Nowadays a wide number of companies understand the need to be data-oriented and to exploit the generated data to extend their successfulness.
However, some companies still have no clue of the power of data and might be frigid to invest considerable amounts of money on data management systems with no guarantee of benefits. For these companies, offering a full free open-source data management can be a nice way to demonstrate the added value of business intelligence systems. We built a complete open-source free data management system and we’re going to show you how easy it can be.
Data Integration
First-of-all, we use Talend Open Studio for Data Integration(TOS) as our ETL to gather data from different sources (databases, API, flat files, …) and to integrate these data into our Datawarehouse.
Figure 1: Example of sourcing job
TOS is used both to get data and to integrate it into Datamarts. The sourcing and storing flows are distinct and executed independently. To improve support, every part of the process can be executed alone.
Figure 2: example of storing metajob
Database
A database is necessary to store all the data produced by the data gathering and integration processes built in Talend jobs. We chose PostgreSQL database.
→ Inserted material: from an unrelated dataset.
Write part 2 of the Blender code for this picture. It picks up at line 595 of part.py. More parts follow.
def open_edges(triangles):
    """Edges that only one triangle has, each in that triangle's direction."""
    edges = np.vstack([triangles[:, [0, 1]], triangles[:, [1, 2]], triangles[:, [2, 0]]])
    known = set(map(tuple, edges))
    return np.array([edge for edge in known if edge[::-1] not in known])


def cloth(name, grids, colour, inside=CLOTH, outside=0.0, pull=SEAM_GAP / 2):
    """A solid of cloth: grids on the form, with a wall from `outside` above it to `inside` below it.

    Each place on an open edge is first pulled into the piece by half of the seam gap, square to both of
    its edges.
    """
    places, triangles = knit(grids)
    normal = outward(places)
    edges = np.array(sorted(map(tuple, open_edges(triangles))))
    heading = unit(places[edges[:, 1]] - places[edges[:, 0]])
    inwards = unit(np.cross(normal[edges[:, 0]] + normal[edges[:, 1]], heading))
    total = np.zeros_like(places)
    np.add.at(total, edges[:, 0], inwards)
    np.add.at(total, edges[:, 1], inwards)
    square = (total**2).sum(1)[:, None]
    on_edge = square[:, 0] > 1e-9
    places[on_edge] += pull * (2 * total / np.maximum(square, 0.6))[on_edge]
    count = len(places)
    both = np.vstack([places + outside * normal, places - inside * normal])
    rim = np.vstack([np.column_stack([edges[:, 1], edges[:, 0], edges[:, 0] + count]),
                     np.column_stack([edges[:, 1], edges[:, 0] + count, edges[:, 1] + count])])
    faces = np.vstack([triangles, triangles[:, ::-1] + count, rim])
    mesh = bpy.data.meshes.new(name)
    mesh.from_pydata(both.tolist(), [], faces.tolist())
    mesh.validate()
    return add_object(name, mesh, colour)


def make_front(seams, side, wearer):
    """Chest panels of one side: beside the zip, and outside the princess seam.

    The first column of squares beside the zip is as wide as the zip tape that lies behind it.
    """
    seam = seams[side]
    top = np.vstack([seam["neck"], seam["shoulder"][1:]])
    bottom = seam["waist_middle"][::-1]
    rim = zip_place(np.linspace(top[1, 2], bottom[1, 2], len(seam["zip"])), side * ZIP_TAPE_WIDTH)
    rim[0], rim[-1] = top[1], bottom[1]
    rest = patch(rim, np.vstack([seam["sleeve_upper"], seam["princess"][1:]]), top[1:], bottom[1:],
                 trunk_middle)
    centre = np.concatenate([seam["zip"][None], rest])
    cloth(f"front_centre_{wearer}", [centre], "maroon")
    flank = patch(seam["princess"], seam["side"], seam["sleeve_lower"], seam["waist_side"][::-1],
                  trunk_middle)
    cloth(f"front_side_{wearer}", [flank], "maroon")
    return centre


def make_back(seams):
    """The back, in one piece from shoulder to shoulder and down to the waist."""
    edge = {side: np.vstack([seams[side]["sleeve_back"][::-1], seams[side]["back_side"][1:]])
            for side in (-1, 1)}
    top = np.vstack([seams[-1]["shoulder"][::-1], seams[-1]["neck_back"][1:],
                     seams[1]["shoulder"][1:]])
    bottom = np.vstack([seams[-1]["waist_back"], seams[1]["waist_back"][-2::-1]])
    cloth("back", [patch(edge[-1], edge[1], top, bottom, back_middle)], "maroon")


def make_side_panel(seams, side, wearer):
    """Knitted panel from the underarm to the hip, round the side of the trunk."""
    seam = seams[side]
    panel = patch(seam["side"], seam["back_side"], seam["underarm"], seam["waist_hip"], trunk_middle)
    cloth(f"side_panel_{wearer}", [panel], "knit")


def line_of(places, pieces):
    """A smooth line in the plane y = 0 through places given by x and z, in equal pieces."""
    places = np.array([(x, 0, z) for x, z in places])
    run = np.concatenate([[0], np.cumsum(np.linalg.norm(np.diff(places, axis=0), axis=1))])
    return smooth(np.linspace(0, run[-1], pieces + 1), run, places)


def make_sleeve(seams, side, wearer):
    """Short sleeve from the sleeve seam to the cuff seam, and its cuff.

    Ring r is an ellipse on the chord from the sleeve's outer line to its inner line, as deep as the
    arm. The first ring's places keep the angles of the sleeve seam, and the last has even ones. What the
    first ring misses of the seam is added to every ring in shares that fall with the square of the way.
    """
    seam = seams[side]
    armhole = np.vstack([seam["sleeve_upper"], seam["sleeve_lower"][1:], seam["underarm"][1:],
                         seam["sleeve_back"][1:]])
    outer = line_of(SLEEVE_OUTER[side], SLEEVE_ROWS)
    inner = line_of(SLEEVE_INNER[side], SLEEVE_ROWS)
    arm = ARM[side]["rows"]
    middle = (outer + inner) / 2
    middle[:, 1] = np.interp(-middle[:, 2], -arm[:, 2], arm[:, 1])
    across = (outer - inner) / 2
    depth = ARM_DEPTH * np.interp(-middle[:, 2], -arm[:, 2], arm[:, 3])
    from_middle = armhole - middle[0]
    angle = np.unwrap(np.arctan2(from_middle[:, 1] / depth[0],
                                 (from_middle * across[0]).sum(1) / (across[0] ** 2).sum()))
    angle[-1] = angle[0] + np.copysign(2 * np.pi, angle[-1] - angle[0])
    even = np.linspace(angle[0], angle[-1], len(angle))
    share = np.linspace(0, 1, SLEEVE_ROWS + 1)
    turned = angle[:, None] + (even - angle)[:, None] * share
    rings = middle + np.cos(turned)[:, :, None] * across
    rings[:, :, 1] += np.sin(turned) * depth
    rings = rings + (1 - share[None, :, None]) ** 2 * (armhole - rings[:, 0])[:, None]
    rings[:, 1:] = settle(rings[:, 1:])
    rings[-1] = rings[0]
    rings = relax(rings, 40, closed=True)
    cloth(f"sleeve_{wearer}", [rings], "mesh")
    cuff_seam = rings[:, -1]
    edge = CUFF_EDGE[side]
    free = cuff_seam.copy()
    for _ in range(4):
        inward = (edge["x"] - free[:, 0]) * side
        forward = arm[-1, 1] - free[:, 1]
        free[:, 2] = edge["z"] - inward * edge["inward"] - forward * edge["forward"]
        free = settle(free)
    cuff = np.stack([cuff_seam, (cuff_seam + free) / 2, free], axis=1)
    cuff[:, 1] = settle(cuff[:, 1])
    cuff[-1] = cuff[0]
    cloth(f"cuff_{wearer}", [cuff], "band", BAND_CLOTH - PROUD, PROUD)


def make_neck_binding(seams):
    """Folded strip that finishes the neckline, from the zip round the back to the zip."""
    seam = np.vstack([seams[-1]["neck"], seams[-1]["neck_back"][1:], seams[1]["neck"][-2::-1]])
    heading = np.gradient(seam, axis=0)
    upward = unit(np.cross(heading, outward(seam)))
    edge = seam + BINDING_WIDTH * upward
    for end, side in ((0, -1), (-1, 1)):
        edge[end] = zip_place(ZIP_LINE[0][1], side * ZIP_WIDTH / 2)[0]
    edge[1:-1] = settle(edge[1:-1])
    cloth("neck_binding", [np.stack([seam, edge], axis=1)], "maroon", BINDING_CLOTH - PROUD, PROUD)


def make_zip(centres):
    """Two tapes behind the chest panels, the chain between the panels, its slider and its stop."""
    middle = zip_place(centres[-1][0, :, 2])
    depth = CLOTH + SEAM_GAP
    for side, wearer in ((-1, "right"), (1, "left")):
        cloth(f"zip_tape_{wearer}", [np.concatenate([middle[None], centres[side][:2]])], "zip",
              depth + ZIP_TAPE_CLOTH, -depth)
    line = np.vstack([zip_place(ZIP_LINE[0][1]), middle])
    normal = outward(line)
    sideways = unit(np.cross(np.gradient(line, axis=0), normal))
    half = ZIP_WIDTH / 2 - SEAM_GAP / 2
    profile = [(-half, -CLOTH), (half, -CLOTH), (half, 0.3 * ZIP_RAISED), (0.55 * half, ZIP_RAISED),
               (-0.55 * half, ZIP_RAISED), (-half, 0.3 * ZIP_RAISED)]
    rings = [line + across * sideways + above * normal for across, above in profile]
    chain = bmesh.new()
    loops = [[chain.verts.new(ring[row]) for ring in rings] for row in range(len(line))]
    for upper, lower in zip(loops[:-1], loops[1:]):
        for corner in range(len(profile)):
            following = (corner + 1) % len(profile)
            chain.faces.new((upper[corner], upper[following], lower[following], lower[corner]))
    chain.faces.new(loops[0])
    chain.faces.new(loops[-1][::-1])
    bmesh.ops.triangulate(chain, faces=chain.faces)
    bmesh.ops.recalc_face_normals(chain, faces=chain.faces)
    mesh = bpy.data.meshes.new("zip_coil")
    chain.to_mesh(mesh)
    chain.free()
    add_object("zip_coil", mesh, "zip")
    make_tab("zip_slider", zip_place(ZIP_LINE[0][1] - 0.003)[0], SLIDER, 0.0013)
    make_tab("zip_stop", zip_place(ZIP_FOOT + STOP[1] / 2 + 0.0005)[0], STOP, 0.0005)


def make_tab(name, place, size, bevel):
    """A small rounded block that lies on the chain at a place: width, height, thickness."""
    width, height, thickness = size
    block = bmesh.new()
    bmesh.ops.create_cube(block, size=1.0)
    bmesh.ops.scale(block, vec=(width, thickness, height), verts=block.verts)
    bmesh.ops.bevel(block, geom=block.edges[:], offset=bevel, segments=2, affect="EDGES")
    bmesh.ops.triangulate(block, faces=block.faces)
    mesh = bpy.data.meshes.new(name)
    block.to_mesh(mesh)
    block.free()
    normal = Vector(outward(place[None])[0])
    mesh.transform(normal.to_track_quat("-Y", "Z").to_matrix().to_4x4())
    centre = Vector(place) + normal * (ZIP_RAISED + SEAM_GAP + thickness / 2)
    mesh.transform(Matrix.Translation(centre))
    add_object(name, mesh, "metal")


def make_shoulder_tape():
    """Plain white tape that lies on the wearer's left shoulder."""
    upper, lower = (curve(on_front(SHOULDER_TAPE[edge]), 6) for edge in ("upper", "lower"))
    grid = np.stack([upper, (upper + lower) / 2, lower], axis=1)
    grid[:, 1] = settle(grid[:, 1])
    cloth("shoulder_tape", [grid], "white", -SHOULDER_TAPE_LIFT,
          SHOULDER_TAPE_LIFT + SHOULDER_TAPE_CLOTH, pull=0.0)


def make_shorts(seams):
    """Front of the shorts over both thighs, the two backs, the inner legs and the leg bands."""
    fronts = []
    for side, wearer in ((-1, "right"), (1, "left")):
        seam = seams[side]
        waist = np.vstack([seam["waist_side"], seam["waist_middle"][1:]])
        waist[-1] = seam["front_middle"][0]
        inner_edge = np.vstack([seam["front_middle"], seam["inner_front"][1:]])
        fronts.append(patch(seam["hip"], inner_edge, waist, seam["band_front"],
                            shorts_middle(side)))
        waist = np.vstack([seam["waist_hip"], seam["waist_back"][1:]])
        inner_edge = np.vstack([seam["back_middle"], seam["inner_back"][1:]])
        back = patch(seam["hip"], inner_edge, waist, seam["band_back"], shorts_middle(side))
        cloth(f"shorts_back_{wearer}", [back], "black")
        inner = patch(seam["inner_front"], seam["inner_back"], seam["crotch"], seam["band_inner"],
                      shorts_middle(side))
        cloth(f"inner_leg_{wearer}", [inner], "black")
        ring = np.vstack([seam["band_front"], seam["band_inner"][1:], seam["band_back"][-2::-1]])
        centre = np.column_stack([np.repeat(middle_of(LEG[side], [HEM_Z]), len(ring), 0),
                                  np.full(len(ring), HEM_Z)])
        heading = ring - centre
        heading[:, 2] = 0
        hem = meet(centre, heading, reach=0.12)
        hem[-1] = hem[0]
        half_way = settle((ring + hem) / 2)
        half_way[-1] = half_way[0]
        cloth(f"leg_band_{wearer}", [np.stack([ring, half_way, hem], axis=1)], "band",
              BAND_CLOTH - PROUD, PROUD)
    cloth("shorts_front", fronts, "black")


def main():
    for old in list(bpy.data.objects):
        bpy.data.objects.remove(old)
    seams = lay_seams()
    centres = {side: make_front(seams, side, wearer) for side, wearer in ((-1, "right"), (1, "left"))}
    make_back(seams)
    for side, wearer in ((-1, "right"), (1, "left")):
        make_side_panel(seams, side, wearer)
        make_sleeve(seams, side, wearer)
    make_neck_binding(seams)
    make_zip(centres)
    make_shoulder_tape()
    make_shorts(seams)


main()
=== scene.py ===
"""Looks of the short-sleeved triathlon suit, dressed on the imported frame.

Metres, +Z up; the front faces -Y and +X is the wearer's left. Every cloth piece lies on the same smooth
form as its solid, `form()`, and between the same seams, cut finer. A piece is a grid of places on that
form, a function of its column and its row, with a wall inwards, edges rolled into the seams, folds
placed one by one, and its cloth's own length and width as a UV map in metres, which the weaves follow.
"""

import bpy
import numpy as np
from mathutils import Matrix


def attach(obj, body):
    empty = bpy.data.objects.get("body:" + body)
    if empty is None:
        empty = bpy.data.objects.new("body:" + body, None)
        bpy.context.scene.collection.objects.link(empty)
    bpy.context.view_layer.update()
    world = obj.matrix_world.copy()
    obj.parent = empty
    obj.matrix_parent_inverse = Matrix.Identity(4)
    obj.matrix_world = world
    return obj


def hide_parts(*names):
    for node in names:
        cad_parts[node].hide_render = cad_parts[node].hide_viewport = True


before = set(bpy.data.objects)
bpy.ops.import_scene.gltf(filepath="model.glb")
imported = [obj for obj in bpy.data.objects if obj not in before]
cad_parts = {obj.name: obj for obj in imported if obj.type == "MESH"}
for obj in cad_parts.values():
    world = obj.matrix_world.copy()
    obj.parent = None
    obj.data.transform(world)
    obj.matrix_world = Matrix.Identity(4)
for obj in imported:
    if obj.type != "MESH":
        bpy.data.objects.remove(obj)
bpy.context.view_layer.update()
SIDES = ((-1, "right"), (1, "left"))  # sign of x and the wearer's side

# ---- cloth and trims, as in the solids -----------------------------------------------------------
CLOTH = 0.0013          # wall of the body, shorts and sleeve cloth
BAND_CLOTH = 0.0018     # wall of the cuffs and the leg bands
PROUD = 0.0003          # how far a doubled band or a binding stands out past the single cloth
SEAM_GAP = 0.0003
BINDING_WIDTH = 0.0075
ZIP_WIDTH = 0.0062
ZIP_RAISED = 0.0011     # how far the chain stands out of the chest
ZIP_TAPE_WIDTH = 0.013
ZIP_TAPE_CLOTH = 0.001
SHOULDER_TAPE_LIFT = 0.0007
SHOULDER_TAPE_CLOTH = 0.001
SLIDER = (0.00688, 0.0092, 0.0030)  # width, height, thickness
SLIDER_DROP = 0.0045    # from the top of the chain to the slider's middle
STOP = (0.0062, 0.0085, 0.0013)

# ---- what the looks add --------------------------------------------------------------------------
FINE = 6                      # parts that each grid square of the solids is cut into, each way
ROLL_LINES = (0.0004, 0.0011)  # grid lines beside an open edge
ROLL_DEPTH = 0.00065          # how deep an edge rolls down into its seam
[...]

This choice was driven by its high application-suitability because Pentaho’s repository database can be a PostgreSQL DB as well as for its extended SQL language.
Collaboration
As the BI solution put in place grows day after day, the BI team working on this solution is also growing day after day. To be able to work together on the same solution, we need to have a collaboration tool that allows us to save works on a shared repository. The tool we’re using is GIT. GIT allows us to save multiple types of files, from documentation to ETL jobs, including Reports definition file so that we’re always working on the latest versions of each file without having to ask questions every time to the team.
Orchestration
It’s important to have jobs able to gather/treat information and meta-jobs to combine them. It’s also important to have a way to schedule these meta-jobs, in the right order, on a certain frequency. This is called Orchestration and the tool we use is GoCD.
GoCD allows us to schedule our meta-jobs, built from Talend, at a certain time of the day.
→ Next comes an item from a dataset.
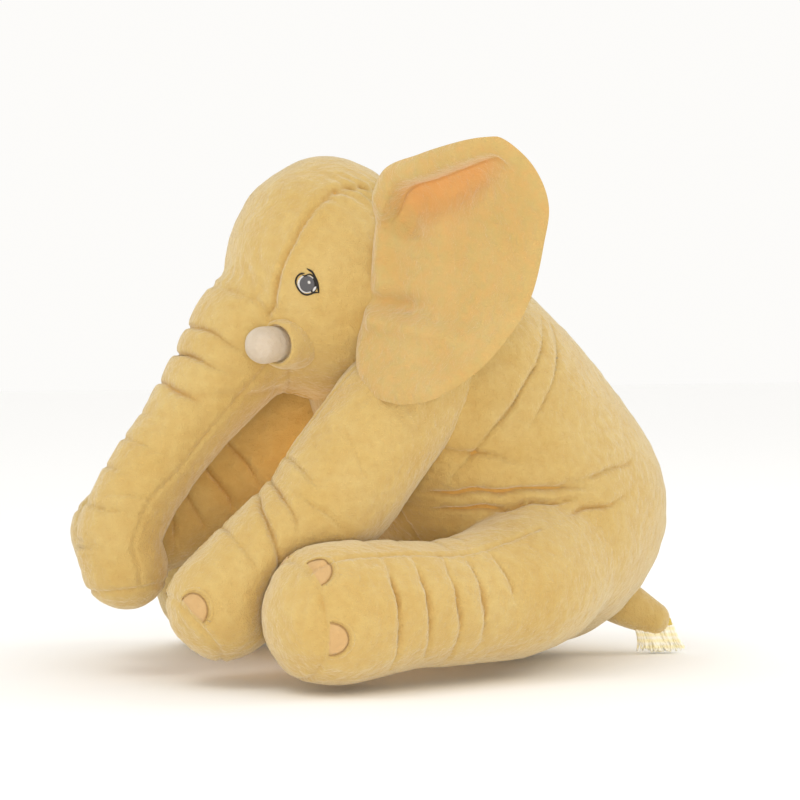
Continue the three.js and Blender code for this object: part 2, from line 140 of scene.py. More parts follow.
# Padded shapes as chains of spheres. Each row is a step from the joint or the seat, then a radius.
SEAT_LINE = np.array([0, SEAT[1], GROUND])
BODY_STATIONS = offsets(SEAT_LINE, [
    (0, 3, 125, 116), (0, -33, 172, 115), (0, -66, 215, 109), (0, -110, 270, 89)])
TRUNK_STATIONS = offsets(TRUNK_ROOT, [
    (0, -17, -14, 50), (0, -41, -46, 42), (0, -76, -91, 35),
    (0, -109, -137, 34), (0, -125, -173, 34), (0, -122, -198, 35)])
ARM_STATIONS = np.array(offsets(ARM_ROOT, [
    (-4, -4, 22, 42), (10, -43, -3, 48), (22, -78, -37, 50),
    (27, -125, -97, 48), (28, -164, -131, 47), (28, -204, -163, 44)]))
LEG_STATIONS = offsets(LEG_ROOT, [
    (0, -5, 10, 62), (35, -44, -9, 59), (60, -105, -20, 50), (75, -161, -20, 50), (85, -217, -24, 56)])
TAIL_STATIONS = offsets(TAIL_ROOT, [(-6, -14, 4, 22), (2, 8, -10, 19), (10, 28, -21, 14)])


# ---------------------------------------------------------------- fields: signed distances in mm

def smooth(value, low, high):
    """0 below low, 1 above high, and a soft step between them."""
    t = np.clip((value - low) / (high - low), 0, 1)
    return t * t * (3 - 2 * t)


def hill(value, centre, width):
    """1 at the centre, fading to nothing about two widths to each side."""
    return np.exp(-((value - centre) / width)**2)


def turn_from(angle, centre):
    """Degrees from a centre angle, between -180 and 180."""
    return (angle - centre + 180) % 360 - 180


def join(a, b, width):
    """The nearer of two distances, rounded where they meet."""
    near = np.clip(0.5 + 0.5 * (b - a) / width, 0, 1)
    return b * (1 - near) + a * near - width * near * (1 - near)


def flatten(distance, height, width=16.0):
    """The shape pressed flat against the ground."""
    return -join(-distance, height - GROUND, width)


def folded(points):
    """Points with the right side laid over the left one."""
    return np.column_stack([np.abs(points[:, 0]), points[:, 1:]])


def curve_through(rows, step):
    """A smooth path through a few given points, about step apart. A radius may run along as a column."""
    rows = np.array(rows, float)
    padded = np.vstack([2 * rows[0] - rows[1], rows, 2 * rows[-1] - rows[-2]])
    parts = []
    for i in range(len(rows) - 1):
        a, b, c, d = padded[i:i + 4]
        gap = np.linalg.norm((c - b)[:3])
        t = np.arange(0, 1, step / max(gap, step))[:, None]
        cubic = (3 * b - a - 3 * c + d) * t**3
        parts.append(0.5 * (2 * b + (c - a) * t + (2 * a - 5 * b + 4 * c - d) * t**2 + cubic))
    return np.vstack(parts + [rows[-1:]])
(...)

Figure 3: defining the scheduling
Basically, GoCD is used thanks to Pipelines. One Pipeline is composed of several Stages that are executed one after the other.
Figure 4: list of stages
Our Pipeline is linked to a specific GIT repository and each stage take a specific job, inside this GIT repository, based on several variables beforehand defined and execute it in a specific environment.
Figure 5: link to GIT repository
Figure 6: tasks’s content
Figure 7: stages’s variables
Figure 8: pipeline’s variables
Exploitation
Finally, we exploit our data using some of Hitachi Vantara’s Pentaho solutions. Basic reports are built using Pentaho report designer (PRD), which is a so-called “What You See, What You Get” tool. These reports data is built using custom SQL queries as data sources for example.
Figure 9: PRD user interface
The reports can then be generated from Pentaho User Console (which manages users and reports) or scheduled on a fixed time basis and sent by email.
Figure 10: example of report
We also use Pentaho Community Dashboard Editor (CDE) to create dashboards. These dashboards can be accessed using Pentaho User Console or can be web integrated.
The last Pentaho solution we use is Mondrian. It helps us to create multidimensional cubes. Those cubes can thereafter act as data sources for CDE Dashboards or PRD Reports or Excel sheets for instance.
Conclusion
In conclusion, to build a free BI Solution Architecture, we used the following stack:
- Open Studio for Data Integration
- PostgreSQL Database
- GIT Versioning
- Go Continuous Delivery
- Pentaho Report Designer
- Pentaho Community Dashboard Editor